• EXERCISE REQUIREMENTS: Using the data below, return the stretch from the line that contains "make_face_ring(white)" through the line that contains "before = set(bpy.data.objects)", both included, exactly as it stands and nothing beyond it.
╭─ INFORMATION SUPPLIED
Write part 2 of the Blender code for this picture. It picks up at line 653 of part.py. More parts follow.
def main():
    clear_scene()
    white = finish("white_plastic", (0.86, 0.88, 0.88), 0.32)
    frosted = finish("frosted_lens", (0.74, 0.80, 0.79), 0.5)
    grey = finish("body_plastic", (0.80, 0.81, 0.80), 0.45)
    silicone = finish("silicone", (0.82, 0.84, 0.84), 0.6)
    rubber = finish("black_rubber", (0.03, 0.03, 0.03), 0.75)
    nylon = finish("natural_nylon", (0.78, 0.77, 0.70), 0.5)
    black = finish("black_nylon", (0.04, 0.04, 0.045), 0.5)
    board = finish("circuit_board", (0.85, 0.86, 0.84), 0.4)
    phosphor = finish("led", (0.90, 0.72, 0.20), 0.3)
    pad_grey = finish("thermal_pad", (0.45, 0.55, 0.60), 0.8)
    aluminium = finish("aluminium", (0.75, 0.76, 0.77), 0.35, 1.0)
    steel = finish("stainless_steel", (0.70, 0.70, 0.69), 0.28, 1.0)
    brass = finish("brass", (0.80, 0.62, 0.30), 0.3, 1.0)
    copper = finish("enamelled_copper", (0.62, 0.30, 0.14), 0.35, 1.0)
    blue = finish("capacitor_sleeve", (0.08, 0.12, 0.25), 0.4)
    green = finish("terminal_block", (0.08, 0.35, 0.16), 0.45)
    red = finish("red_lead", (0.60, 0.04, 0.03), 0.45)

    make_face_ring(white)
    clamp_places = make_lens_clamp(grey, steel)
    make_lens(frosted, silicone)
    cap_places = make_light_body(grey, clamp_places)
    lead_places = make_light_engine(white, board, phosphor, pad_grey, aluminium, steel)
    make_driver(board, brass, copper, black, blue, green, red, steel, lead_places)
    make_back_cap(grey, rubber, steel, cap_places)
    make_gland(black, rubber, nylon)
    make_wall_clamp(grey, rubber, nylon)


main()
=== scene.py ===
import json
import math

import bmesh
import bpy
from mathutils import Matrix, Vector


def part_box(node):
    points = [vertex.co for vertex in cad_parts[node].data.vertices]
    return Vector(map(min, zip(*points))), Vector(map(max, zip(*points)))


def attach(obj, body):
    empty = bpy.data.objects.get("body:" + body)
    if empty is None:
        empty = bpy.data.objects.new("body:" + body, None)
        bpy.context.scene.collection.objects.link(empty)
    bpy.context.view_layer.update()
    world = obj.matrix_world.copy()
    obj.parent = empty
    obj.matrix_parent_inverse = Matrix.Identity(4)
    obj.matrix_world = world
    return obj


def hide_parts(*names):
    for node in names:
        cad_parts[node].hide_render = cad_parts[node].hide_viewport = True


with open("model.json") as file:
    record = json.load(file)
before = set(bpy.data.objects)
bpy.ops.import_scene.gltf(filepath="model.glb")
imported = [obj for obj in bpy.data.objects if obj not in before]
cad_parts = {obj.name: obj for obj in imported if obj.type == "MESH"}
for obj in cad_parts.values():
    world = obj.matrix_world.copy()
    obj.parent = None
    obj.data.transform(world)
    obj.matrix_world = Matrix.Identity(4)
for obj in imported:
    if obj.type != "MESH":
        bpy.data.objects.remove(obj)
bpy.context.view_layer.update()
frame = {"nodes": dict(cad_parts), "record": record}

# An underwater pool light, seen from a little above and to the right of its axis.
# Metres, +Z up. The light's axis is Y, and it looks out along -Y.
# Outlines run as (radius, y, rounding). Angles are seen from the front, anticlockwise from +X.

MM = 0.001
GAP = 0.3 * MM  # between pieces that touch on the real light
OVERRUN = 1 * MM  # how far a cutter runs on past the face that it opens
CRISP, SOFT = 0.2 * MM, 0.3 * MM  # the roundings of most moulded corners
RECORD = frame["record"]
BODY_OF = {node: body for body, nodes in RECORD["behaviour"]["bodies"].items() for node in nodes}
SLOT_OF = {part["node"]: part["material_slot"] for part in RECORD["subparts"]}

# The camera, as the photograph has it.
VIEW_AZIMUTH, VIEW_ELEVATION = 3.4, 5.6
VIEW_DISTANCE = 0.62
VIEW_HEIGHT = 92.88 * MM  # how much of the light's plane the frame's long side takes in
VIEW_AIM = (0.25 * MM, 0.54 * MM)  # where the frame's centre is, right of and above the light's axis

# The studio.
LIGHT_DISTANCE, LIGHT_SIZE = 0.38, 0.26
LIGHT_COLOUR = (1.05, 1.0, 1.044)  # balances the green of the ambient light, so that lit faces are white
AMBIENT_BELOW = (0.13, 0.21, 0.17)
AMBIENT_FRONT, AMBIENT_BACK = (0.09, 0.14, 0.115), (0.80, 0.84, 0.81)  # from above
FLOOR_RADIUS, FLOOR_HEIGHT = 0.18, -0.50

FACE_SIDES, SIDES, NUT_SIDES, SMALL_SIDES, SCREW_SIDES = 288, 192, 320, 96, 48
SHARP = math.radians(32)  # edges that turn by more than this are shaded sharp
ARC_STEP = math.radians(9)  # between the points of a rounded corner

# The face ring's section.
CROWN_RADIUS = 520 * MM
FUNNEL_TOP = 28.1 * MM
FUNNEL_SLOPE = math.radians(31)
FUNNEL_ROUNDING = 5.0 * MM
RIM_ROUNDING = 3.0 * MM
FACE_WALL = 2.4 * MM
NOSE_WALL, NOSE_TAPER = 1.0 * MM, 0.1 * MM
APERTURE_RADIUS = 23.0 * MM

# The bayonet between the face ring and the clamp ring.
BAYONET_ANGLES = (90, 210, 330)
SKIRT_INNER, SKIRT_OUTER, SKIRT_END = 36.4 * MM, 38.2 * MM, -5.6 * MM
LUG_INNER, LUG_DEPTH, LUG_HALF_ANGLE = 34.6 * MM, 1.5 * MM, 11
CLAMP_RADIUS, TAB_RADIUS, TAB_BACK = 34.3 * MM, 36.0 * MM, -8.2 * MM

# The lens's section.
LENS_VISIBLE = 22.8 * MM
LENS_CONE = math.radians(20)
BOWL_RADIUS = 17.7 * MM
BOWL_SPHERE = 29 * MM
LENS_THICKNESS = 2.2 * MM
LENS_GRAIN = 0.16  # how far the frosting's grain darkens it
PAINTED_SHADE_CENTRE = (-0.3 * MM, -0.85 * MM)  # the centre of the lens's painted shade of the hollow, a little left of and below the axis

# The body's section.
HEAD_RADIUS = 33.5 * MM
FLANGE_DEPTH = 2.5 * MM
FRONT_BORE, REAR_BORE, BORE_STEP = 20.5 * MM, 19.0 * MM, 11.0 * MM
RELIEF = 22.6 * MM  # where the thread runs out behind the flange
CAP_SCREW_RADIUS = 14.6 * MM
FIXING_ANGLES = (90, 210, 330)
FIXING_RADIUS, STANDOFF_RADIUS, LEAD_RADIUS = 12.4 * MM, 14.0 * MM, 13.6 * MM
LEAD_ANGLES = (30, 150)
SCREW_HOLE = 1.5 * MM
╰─
• ANSWER TO THE TASK:
    make_face_ring(white)
    clamp_places = make_lens_clamp(grey, steel)
    make_lens(frosted, silicone)
    cap_places = make_light_body(grey, clamp_places)
    lead_places = make_light_engine(white, board, phosphor, pad_grey, aluminium, steel)
    make_driver(board, brass, copper, black, blue, green, red, steel, lead_places)
    make_back_cap(grey, rubber, steel, cap_places)
    make_gland(black, rubber, nylon)
    make_wall_clamp(grey, rubber, nylon)


main()
=== scene.py ===
import json
import math

import bmesh
import bpy
from mathutils import Matrix, Vector


def part_box(node):
    points = [vertex.co for vertex in cad_parts[node].data.vertices]
    return Vector(map(min, zip(*points))), Vector(map(max, zip(*points)))


def attach(obj, body):
    empty = bpy.data.objects.get("body:" + body)
    if empty is None:
        empty = bpy.data.objects.new("body:" + body, None)
        bpy.context.scene.collection.objects.link(empty)
    bpy.context.view_layer.update()
    world = obj.matrix_world.copy()
    obj.parent = empty
    obj.matrix_parent_inverse = Matrix.Identity(4)
    obj.matrix_world = world
    return obj


def hide_parts(*names):
    for node in names:
        cad_parts[node].hide_render = cad_parts[node].hide_viewport = True


with open("model.json") as file:
    record = json.load(file)
before = set(bpy.data.objects)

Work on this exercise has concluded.